**WHAT YOU HAVE TO DO:**
Take the data below and copy exactly the lines starting at the one with "in imported if" and finishing at the one with "for part in", both included.

**STORED ROWS:**
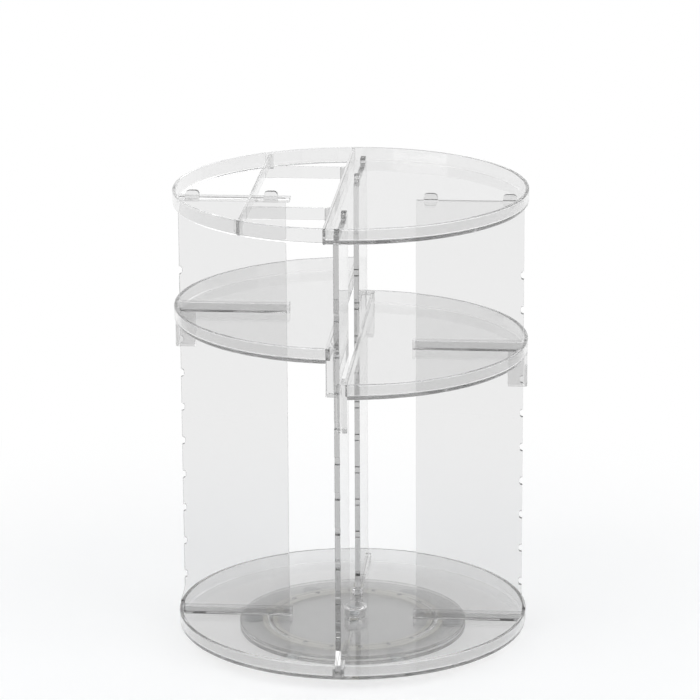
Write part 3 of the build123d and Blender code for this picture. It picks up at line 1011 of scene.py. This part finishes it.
# --- floor and background ----------------------------------------------------------------------------
# The tower stands on a plain white floor that keeps its shadow, before an even white background. Clear
# pieces see the white too, but greyer overhead, which draws their rims.

FLOOR_HALF = 4.0
SHADOW_REACH = 0.18  # the floor is lit as it lies up to here, and is an even white from FLOOR_WHITE on
FLOOR_WHITE = 0.5
BOARD_GLOW = 0.22
HORIZON_Z = 0.12  # height of a direction at which the white studio begins to grey for clear pieces
OVERHEAD_Z = 0.65
OVERHEAD_LIGHT = 0.3
FILL_LIGHT = 0.55


def pale_floor():
    """White matt board. Its own light makes up what the lamps don't give, so that only shadows show."""
    material = bpy.data.materials.new("white_board")
    material.use_nodes = True
    tree = material.node_tree
    tree.nodes.clear()
    place = add_node(tree, "ShaderNodeTexCoord", {}, [])
    away = add_node(tree, "ShaderNodeVectorMath", {"operation": "LENGTH"}, [(0, place.outputs["Object"])])
    far = add_node(
        tree,
        "ShaderNodeMapRange",
        {"From Min": SHADOW_REACH, "From Max": FLOOR_WHITE, "interpolation_type": "SMOOTHSTEP"},
        [("Value", away.outputs["Value"])],
    )
    board = add_node(tree, "ShaderNodeBsdfDiffuse", {"Color": linear("eeeeee")}, [])
    lift = add_node(tree, "ShaderNodeEmission", {"Color": linear("ffffff"), "Strength": BOARD_GLOW}, [])
    near = add_node(tree, "ShaderNodeAddShader", {}, [])
    tree.links.new(board.outputs["BSDF"], near.inputs[0])
    tree.links.new(lift.outputs["Emission"], near.inputs[1])
    white = add_node(tree, "ShaderNodeEmission", {"Color": linear("ffffff"), "Strength": 1.0}, [])
    surface = add_node(tree, "ShaderNodeMixShader", {}, [("Fac", far.outputs["Result"])])
    tree.links.new(near.outputs["Shader"], surface.inputs[1])
    tree.links.new(white.outputs["Emission"], surface.inputs[2])
    plain = add_node(tree, "ShaderNodeBsdfDiffuse", {"Color": linear("eeeeee")}, [])
    ray = add_node(tree, "ShaderNodeLightPath", {}, [])
    seen = add_node(
        tree,
        "ShaderNodeMath",
        {"operation": "MAXIMUM"},
        [(0, ray.outputs["Is Camera Ray"]), (1, ray.outputs["Is Glossy Ray"])],
    )
    looked_at = add_node(
        tree,
        "ShaderNodeMath",
        {"operation": "MAXIMUM"},
        [(0, seen.outputs[0]), (1, ray.outputs["Is Transmission Ray"])],
    )
    look = add_node(tree, "ShaderNodeMixShader", {}, [("Fac", looked_at.outputs[0])])
    tree.links.new(plain.outputs["BSDF"], look.inputs[1])
    tree.links.new(surface.outputs["Shader"], look.inputs[2])
    add_node(tree, "ShaderNodeOutputMaterial", {}, [("Surface", look.outputs["Shader"])])
    return material


bm = bmesh.new()
bmesh.ops.create_grid(bm, x_segments=1, y_segments=1, size=FLOOR_HALF)
floor = made("white_floor", bm)
floor.data.materials.append(pale_floor())

world = bpy.data.worlds.new("white_studio")
bpy.context.scene.world = world
world.use_nodes = True
tree = world.node_tree
tree.nodes.clear()
direction = add_node(tree, "ShaderNodeTexCoord", {}, [])
parts = add_node(tree, "ShaderNodeSeparateXYZ", {}, [("Vector", direction.outputs["Generated"])])
height = add_node(
    tree,
    "ShaderNodeMapRange",
    {
        "From Min": HORIZON_Z,
        "From Max": OVERHEAD_Z,
        "To Min": 1.0,
        "To Max": OVERHEAD_LIGHT,
        "interpolation_type": "SMOOTHSTEP",
    },
    [("Value", parts.outputs["Z"])],
)
studio = add_node(
    tree, "ShaderNodeBackground", {"Color": linear("ffffff")}, [("Strength", height.outputs["Result"])]
)
fill = add_node(tree, "ShaderNodeBackground", {"Color": linear("f7f9fb"), "Strength": FILL_LIGHT}, [])
white = add_node(tree, "ShaderNodeBackground", {"Color": linear("ffffff"), "Strength": 1.0}, [])
ray = add_node(tree, "ShaderNodeLightPath", {}, [])
bent = add_node(
    tree,
    "ShaderNodeMath",
    {"operation": "MAXIMUM"},
    [(0, ray.outputs["Is Glossy Ray"]), (1, ray.outputs["Is Transmission Ray"])],
)
in_glass = add_node(tree, "ShaderNodeMixShader", {}, [("Fac", bent.outputs[0])])
tree.links.new(fill.outputs["Background"], in_glass.inputs[1])
tree.links.new(studio.outputs["Background"], in_glass.inputs[2])
behind = add_node(tree, "ShaderNodeMixShader", {}, [("Fac", ray.outputs["Is Camera Ray"])])
tree.links.new(in_glass.outputs["Shader"], behind.inputs[1])
tree.links.new(white.outputs["Background"], behind.inputs[2])
add_node(tree, "ShaderNodeOutputWorld", {}, [("Surface", behind.outputs["Shader"])])

# --- lamps -------------------------------------------------------------------------------------------
# Large, dim soft boxes, so that they show in the clear walls as a soft sheen and not as glare: one at the
# upper left, one at the right and a wide one above and behind. Each has its place, its size and its watts.

TARGET = Vector((0, 0, 0.15))
LAMPS = (
    ("soft_box_left", (-1.0, -1.0, 1.2), (1.3, 1.3), 10.0),
    ("soft_box_right", (1.2, -0.8, 0.8), (0.9, 1.3), 6.0),
    ("soft_box_back", (0.2, 1.3, 1.1), (1.4, 0.7), 6.0),
)
for name, place, size, power in LAMPS:
    lamp = bpy.data.lights.new(name, "AREA")
    lamp.shape = "RECTANGLE"
    lamp.size, lamp.size_y = size
    lamp.energy = power
    holder = bpy.data.objects.new(name, lamp)
    bpy.context.scene.collection.objects.link(holder)
    aim = (TARGET - Vector(place)).to_track_quat("-Z", "Y").to_matrix().to_4x4()
    holder.matrix_world = Matrix.Translation(place) @ aim

# --- camera ------------------------------------------------------------------------------------------
# The photograph's view, from a fit to the three bands and the panels' edges, in its 700 pixel frame.

FRAME_PX = 700
FOCAL_PX = 3621.0
AZIMUTH = math.radians(4.81)
PITCH = math.radians(15.9)
ROLL = math.radians(-0.29)
DISTANCE = 2.3618
AIM_RIGHT = -0.00092
AIM_UP = 0.19322

backward = Vector(
    (math.sin(AZIMUTH) * math.cos(PITCH), -math.cos(AZIMUTH) * math.cos(PITCH), math.sin(PITCH))
)
level = Vector((math.cos(AZIMUTH), math.sin(AZIMUTH), 0))
upward = backward.cross(level)
right = math.cos(ROLL) * level + math.sin(ROLL) * upward
up = -math.sin(ROLL) * level + math.cos(ROLL) * upward
aim = Vector((0, 0, AIM_UP)) + AIM_RIGHT * level
view = bpy.data.cameras.new("photo_view")
view.sensor_width = 36.0
view.lens = FOCAL_PX / FRAME_PX * view.sensor_width
view.clip_start = 0.05
view.clip_end = 50.0
camera = bpy.data.objects.new("photo_view", view)
bpy.context.scene.collection.objects.link(camera)
turned_frame = Matrix((right, up, backward)).transposed().to_4x4()
camera.matrix_world = Matrix.Translation(aim + DISTANCE * backward) @ turned_frame
bpy.context.scene.camera = camera

# --- settings for clear plastic ----------------------------------------------------------------------
# Light crosses many faces of the nested trays, and inside a plate or a band it is reflected dozens of
# times before it comes out. Each such reflection counts as a glossy bounce.

scene = bpy.context.scene
scene.view_settings.view_transform = "Standard"
scene.cycles.max_bounces = 96
scene.cycles.transmission_bounces = 64
scene.cycles.glossy_bounces = 64
scene.cycles.transparent_max_bounces = 32
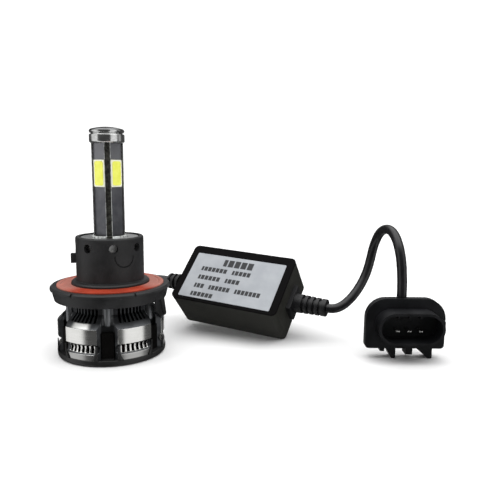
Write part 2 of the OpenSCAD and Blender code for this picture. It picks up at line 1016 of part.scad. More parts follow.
// Strain relief on the lamp's side of the driver.
module driver_inlet_gland() {
    in_driver()
        translate([0, 0, gland_z])
            rotate([0, 0, 180])
                gland(inlet_gland_l, 3);
}

// Strain relief on the plug's side of the driver.
module driver_outlet_gland() {
    in_driver()
        translate([0, 0, gland_z])
            gland(outlet_gland_l, 4);
}

// Cable from the driver to the plug.
module plug_cable() {
    color("black")
        cable(plug_route, [1, 1, 0]);
}

// Places a flat outline, drawn in X and Z, from one depth to another.
module upright(y_front, y_back) {
    translate([plug_x, y_back, 0])
        rotate([90, 0, 0])
            linear_extrude(y_back - y_front)
                children();
}

// Outline of the plug's back plate, with large upper corners.
module plate_outline(inset = 0) {
    w = plate_w - 2 * inset;
    low = plate_z + inset;
    top = plate_top_z - inset;
    big = 8 - inset;
    small = max(1.5 - inset, 0.4);
    translate([-w / 2, low + small])
        square([w, top - low - small - big]);
    translate([small - w / 2, low])
        square([w - 2 * small, top - low - big]);
    translate([big - w / 2, low])
        square([w - 2 * big, top - low]);
    for (side = [-1, 1]) {
        translate([side * (w / 2 - big), top - big])
            circle(r = big, $fn = 64);
        translate([side * (w / 2 - small), low + small])
            circle(r = small, $fn = 32);
    }
}

// Keying fins and posts under the plug.
module plug_fins() {
    top = plate_z + 1;
    upright(fin_y, fin_y + fin_depth) {
        polygon([[-7.2, top], [-7.2, plate_z], [-4.8, 0], [-3.7, 0], [-3.3, 0.5], [-3.3, top]]);
        polygon([[4.8, top], [4.8, plate_z], [9.8, 0], [10.8, 0], [11.2, 0.4], [11.2, top]]);
        translate([0.7, 1.6])
            square([2.7, top - 1.6]);
        translate([-9.4, 2.9])
            square([1.7, top - 2.9]);
    }
}

// Front moulding of the plug: back plate, shroud and fins.
module plug_body() {
    inner_w = shroud_w - 2 * shroud_wall;
    inner_h = shroud_h - 2 * shroud_wall;
    color("black")
        difference() {
            union() {
                upright(plate_y, joint_y)
                    plate_outline();
                upright(shroud_y, plate_y + eps)
                    translate([shroud_x - plug_x, shroud_mid_z])
                        stadium(shroud_w, shroud_h);
                translate([shroud_x + shroud_w / 2 - 1, (shroud_y + plate_y) / 2 - 1, shroud_mid_z - 2.4])
                    cube([1.9, (plate_y - shroud_y) / 2 + 1, 4.8]);
                plug_fins();
            }
            upright(shroud_y - 1, socket_floor_y)
                translate([shroud_x - plug_x, shroud_mid_z])
                    difference() {
                        stadium(inner_w, inner_h);
                        for (x = [-5.6, -1.4, 2.9])
                            translate([x, inner_h / 2 - 0.9])
                                square([0.6, 1]);
                    }
            for (i = [-1:1])
                translate([terminal_x + i * terminal_pitch, 0, terminal_z])
                    cube([terminal_w + 0.1, 40, terminal_t + 0.1], center = true);
            upright(joint_y - 1, joint_y + 1)
                plate_outline(inset = 4);
        }
}

// Rear cover of the plug.
module plug_cover() {
    color("black")
        difference() {
            union() {
                upright(joint_y, cover_y - 0.8)
                    plate_outline(inset = 1.3);
                upright(cover_y - 0.8, cover_y)
                    plate_outline(inset = 2.1);
            }
            upright(joint_y - 1, cover_y - 1)
                plate_outline(inset = 3.4);
        }
}

// Three flat terminals in the plug's socket.
module plug_terminals() {
    color("silver")
        for (i = [-1:1])
            translate([terminal_x + i * terminal_pitch, (terminal_tip_y - 4) / 2, terminal_z])
                cube([terminal_w, -4 - terminal_tip_y, terminal_t], center = true);
}

// Insulated wires inside the plug.
module plug_wires() {
    color("firebrick")
        for (i = [-1:1])
            translate([terminal_x + i * terminal_pitch, -4.1, terminal_z + terminal_t / 2])
                cylinder(h = 5.6, r = 0.7, $fn = 24);
}

heat_sink();
lamp_core();
neck_plate();
core_wires();
tip_cap();
led_board(0);  // led_board_1
led_board(1);  // led_board_2
led_board(2);  // led_board_3
led_board(3);  // led_board_4
led_package(0);  // led_package_1
led_package(1);  // led_package_2
led_package(2);  // led_package_3
led_package(3);  // led_package_4
phosphor(0);  // phosphor_1
phosphor(1);  // phosphor_2
phosphor(2);  // phosphor_3
phosphor(3);  // phosphor_4
base_collar();
seal_ring();
clamp_screws();
fan_ring();
fan_screws();
fan_frame();
fan_board();
stator_core();
stator_coils();
bearing_bush();
impeller();
rotor_cup();
rotor_magnet();
fan_shaft();
thrust_washer();
lead_grommet();
bulb_lead();
driver_case();
driver_base();
driver_label();
driver_board();
inductor_core();
inductor_winding();
driver_capacitors();
driver_chips();
driver_inlet_gland();
driver_outlet_gland();
plug_cable();
plug_body();
plug_cover();
plug_terminals();
plug_wires();
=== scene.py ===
"""LED headlight bulb with its driver and plug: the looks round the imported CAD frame.

Metres, in the frame's axes: the lamp's axis is +Z, its front faces -Y, and the driver and the plug lie
towards +X. Bearings round the lamp are given from the front, positive towards +X.
"""

import json
import math

import bmesh
import bpy
from mathutils import Matrix, Vector


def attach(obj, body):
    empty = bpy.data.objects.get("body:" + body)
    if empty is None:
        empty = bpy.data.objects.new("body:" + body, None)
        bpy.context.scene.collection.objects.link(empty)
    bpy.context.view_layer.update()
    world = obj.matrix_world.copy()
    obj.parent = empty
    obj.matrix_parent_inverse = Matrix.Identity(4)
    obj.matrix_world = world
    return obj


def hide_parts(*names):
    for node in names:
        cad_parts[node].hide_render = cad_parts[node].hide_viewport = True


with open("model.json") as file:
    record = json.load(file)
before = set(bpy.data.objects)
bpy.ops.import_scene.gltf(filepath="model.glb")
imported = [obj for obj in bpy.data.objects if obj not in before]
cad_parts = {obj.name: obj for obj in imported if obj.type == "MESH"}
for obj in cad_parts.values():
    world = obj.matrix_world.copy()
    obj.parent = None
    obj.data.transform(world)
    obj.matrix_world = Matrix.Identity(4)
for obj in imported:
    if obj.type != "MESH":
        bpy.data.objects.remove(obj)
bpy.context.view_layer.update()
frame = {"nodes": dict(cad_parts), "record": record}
MM = 0.001
NODES = frame["nodes"]
SLOT_OF = {part["node"]: part["material_slot"] for part in frame["record"]["subparts"]}

# Driving places and sizes that part.scad also holds, in millimetres and degrees.
TOWER_TURN = 14
GROOVE_TURN = 9
LOBES = 6
LOBE_STEP = 360 / LOBES
CABLE_D = 3.9
DRIVER_AT = (51, 28.5, 18.75)
DRIVER_TURN = (44, 3, -25.5)
LEAD_ROUTE = [
    (-3.6, 22.7, 9), (-4.0, 25.8, 9), (-4.5, 28.9, 9.1), (-5.1, 31.9, 9.4), (-5.9, 34.8, 10),
    (-6.6, 37.8, 10.9), (-6.9, 40.7, 12), (-6.4, 43.5, 13.3), (-5, 46, 14.6), (-2.9, 47.9, 15.9),
    (-0.4, 49.3, 17.1), (2.5, 50, 18), (5.5, 50.2, 18.8), (8.6, 49.7, 19.3), (11.5, 48.8, 19.5),
    (14.4, 47.6, 19.5), (17.2, 46.2, 19.3),
]
PLUG_ROUTE = [
    (88.8, 12, 15.1), (92, 11.3, 15.2), (95.1, 11.7, 16.2), (98.1, 12.8, 18.2), (101.1, 14.3, 21.1),
    (103.8, 16, 24.6), (105.9, 17.4, 28.3), (107.4, 18.4, 32.2), (108.4, 18.8, 36.3), (109.1, 18.3, 40.4),
    (109.8, 16.5, 44.2), (110.5, 13.5, 47.4), (111.5, 9.8, 49.4), (112.7, 5.7, 49.7), (113.6, 1.7, 48.2),
    (114.2, -1.7, 45.5), (114.7, -4, 41.9), (115.2, -5, 37.7), (115.6, -5.1, 33.4), (115.9, -5, 29),
    (116, -4.8, 24.3),
]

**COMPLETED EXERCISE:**
cad_parts = {obj.name: obj for obj in imported if obj.type == "MESH"}
for obj in cad_parts.values():
    world = obj.matrix_world.copy()
    obj.parent = None
    obj.data.transform(world)
    obj.matrix_world = Matrix.Identity(4)
for obj in imported:
    if obj.type != "MESH":
        bpy.data.objects.remove(obj)
bpy.context.view_layer.update()
frame = {"nodes": dict(cad_parts), "record": record}
MM = 0.001
NODES = frame["nodes"]
SLOT_OF = {part["node"]: part["material_slot"] for part in frame["record"]["subparts"]}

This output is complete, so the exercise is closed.